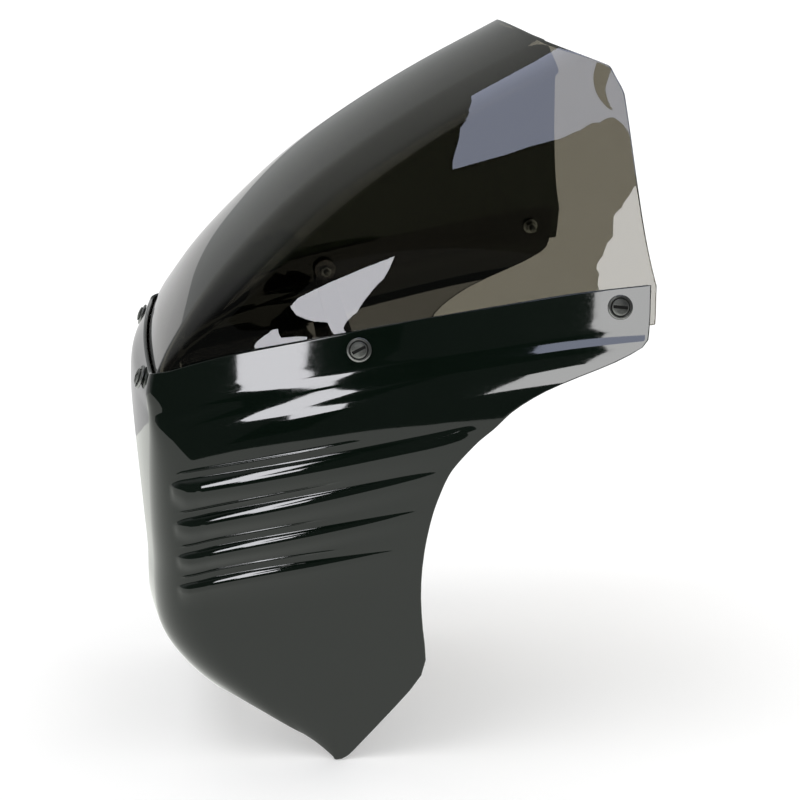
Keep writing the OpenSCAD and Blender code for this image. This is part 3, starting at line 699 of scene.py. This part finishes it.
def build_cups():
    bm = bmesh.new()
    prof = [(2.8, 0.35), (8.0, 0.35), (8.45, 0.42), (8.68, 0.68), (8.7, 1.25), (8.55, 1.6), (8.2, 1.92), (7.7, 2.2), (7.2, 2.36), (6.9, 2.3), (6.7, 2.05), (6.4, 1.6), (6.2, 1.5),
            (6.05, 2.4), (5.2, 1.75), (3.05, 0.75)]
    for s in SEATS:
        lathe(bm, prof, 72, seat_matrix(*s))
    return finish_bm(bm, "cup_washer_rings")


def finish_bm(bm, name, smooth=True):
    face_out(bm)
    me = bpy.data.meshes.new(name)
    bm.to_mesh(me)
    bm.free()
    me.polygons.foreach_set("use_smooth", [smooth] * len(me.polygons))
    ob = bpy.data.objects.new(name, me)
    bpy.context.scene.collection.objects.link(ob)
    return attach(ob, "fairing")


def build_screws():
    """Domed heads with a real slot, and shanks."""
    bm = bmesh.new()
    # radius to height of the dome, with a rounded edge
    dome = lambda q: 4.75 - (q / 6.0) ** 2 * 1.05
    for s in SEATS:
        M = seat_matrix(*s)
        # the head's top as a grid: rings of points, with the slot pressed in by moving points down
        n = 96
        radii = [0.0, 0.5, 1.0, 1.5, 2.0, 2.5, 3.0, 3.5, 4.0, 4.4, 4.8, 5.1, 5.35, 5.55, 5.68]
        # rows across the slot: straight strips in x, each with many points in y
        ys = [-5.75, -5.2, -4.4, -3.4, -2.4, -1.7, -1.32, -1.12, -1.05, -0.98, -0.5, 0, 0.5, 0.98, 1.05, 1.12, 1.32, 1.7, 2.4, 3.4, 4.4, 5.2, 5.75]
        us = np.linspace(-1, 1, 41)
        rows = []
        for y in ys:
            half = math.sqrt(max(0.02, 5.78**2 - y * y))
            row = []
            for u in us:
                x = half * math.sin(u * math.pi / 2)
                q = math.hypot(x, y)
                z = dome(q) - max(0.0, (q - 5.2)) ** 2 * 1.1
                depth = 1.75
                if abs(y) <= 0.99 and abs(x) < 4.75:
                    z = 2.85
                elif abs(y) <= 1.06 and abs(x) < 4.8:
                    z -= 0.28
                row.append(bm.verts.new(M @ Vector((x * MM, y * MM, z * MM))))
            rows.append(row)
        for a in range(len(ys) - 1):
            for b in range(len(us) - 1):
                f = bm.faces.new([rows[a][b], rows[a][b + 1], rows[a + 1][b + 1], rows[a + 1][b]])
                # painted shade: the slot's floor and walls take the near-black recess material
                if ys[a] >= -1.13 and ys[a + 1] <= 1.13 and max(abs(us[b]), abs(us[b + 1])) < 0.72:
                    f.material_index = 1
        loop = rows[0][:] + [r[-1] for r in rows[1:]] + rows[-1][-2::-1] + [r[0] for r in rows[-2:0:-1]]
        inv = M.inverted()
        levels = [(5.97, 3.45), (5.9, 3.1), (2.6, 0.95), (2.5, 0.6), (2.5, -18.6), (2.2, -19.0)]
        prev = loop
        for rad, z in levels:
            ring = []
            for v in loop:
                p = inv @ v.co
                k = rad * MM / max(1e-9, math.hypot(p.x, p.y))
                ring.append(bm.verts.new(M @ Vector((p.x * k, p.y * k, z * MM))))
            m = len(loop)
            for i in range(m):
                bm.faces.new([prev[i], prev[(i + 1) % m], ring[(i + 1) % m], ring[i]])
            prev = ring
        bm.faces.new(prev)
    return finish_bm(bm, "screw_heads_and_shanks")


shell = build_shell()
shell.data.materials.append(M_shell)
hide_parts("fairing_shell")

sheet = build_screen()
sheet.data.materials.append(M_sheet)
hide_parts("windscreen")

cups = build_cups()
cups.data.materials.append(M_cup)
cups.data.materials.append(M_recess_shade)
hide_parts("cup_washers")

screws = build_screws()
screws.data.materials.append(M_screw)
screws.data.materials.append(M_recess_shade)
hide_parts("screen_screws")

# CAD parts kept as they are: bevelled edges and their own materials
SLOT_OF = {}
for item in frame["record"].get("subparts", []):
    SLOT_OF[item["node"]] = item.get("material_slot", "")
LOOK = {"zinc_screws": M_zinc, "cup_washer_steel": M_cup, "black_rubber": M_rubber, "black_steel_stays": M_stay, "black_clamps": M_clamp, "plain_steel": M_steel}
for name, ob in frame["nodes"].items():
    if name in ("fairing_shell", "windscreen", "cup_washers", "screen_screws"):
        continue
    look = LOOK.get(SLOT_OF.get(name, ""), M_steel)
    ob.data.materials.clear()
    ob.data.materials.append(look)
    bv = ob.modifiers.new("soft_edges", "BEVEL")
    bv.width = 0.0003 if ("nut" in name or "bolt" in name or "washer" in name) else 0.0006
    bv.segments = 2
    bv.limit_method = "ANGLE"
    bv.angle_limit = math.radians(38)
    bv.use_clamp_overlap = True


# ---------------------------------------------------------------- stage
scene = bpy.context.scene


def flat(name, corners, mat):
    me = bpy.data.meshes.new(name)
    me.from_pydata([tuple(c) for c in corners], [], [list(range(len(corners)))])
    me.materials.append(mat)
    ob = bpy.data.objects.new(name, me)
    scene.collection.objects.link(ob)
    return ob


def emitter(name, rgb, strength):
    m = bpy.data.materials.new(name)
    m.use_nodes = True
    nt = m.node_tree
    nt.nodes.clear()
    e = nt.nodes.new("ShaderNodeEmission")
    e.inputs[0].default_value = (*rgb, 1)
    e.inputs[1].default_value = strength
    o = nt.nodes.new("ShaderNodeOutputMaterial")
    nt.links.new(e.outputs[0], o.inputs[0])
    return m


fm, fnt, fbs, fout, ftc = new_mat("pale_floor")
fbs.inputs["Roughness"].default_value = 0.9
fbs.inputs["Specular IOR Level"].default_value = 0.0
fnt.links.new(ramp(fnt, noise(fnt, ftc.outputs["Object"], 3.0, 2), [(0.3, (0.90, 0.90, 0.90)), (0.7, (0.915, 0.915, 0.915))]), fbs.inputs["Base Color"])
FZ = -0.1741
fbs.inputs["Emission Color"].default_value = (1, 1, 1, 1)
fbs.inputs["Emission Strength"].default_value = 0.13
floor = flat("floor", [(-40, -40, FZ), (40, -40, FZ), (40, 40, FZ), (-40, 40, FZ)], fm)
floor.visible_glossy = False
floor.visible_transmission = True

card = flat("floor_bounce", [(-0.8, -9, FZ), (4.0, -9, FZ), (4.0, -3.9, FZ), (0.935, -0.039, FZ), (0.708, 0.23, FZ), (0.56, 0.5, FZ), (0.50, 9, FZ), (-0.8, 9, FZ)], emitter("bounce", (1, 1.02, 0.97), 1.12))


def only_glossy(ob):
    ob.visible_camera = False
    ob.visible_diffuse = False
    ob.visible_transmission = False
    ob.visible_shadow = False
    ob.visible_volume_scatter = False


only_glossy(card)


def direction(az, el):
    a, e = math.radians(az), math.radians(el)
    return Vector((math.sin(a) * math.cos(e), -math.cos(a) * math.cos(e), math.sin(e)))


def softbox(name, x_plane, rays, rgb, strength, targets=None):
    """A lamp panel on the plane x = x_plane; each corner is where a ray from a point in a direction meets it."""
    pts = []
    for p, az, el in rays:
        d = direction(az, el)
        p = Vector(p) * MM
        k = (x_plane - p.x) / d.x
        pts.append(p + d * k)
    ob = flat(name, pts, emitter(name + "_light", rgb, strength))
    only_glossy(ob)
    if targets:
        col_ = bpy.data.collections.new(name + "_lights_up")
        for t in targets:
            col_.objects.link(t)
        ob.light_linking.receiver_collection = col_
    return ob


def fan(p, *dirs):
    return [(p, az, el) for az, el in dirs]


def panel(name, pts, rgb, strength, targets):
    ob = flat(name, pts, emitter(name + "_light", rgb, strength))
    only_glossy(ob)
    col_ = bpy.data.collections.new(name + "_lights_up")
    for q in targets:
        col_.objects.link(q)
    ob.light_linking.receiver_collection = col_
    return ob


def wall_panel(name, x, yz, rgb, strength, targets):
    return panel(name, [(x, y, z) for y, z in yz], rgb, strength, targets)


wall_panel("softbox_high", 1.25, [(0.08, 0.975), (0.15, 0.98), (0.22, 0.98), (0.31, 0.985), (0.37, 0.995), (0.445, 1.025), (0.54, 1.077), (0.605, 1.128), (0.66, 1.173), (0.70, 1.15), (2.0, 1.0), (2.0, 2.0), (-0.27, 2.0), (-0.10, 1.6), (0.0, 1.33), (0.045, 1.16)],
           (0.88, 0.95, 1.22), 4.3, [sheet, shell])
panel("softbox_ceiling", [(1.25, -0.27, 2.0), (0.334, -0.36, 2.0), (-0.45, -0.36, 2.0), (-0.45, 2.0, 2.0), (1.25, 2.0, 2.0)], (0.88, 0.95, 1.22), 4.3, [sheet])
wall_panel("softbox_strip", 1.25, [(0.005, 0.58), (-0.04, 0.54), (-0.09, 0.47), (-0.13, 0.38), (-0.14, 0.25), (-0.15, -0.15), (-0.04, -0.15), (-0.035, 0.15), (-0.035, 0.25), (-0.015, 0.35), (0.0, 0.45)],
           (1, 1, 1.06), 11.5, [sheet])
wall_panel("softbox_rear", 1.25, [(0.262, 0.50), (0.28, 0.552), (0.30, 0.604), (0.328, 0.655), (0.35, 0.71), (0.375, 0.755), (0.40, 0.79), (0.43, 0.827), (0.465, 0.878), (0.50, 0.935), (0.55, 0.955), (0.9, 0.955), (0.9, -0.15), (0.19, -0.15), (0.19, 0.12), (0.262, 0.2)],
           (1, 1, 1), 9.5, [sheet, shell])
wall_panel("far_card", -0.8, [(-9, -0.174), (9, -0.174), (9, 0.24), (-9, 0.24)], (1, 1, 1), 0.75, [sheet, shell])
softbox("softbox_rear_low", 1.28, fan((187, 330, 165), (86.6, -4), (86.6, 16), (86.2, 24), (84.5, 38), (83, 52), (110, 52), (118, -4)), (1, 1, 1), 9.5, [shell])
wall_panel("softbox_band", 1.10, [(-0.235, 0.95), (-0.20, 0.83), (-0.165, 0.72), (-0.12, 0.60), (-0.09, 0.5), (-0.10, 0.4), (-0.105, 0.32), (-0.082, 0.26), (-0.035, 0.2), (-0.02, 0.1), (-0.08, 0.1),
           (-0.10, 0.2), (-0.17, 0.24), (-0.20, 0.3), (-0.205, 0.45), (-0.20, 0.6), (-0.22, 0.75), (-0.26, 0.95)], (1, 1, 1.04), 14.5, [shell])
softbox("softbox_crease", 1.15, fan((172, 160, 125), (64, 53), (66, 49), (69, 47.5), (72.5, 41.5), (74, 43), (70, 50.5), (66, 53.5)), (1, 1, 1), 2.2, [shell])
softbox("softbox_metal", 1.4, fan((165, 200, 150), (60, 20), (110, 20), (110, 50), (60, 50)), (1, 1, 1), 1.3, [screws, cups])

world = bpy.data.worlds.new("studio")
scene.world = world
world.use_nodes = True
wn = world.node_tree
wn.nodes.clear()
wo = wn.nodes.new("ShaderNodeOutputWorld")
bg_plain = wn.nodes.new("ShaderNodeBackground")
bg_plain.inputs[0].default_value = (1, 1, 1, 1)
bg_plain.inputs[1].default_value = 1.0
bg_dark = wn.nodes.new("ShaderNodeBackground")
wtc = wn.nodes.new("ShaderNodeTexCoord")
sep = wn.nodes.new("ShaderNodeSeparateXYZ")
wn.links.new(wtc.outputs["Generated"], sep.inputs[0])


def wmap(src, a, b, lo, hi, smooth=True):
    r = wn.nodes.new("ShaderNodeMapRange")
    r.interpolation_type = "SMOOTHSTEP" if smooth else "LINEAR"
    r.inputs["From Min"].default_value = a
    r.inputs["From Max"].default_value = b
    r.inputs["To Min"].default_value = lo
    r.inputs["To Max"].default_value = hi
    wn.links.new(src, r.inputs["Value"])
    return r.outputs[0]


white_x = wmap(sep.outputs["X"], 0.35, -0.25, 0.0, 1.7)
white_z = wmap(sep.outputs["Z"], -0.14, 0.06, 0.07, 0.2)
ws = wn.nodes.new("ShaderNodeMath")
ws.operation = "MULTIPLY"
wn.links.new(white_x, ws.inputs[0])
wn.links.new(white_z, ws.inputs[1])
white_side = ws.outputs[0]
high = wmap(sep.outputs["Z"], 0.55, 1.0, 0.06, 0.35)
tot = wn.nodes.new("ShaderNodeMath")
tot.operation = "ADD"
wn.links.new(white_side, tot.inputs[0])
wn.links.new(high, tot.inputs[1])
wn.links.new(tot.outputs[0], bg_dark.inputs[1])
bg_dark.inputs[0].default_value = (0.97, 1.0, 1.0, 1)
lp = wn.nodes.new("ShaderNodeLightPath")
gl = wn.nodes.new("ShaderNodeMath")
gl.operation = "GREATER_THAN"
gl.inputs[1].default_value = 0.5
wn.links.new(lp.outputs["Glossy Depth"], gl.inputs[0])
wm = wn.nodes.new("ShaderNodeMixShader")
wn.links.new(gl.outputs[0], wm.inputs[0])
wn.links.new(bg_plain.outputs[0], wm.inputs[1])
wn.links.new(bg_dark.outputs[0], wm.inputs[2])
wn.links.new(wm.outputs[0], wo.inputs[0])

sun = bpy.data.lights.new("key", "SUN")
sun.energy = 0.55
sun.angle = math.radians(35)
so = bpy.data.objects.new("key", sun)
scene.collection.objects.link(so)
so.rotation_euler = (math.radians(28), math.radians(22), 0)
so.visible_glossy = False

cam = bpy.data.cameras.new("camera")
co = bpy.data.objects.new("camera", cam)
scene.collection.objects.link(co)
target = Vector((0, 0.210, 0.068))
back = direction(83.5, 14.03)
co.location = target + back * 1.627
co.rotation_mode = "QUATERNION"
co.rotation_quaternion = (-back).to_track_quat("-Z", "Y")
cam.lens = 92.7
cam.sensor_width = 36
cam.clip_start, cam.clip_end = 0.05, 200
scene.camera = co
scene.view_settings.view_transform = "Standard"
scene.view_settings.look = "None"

────

Short problem:
Pick out the lines that contain "windscreen" and copy them.

Final result:
hide_parts("windscreen")
    if name in ("fairing_shell", "windscreen", "cup_washers", "screen_screws"):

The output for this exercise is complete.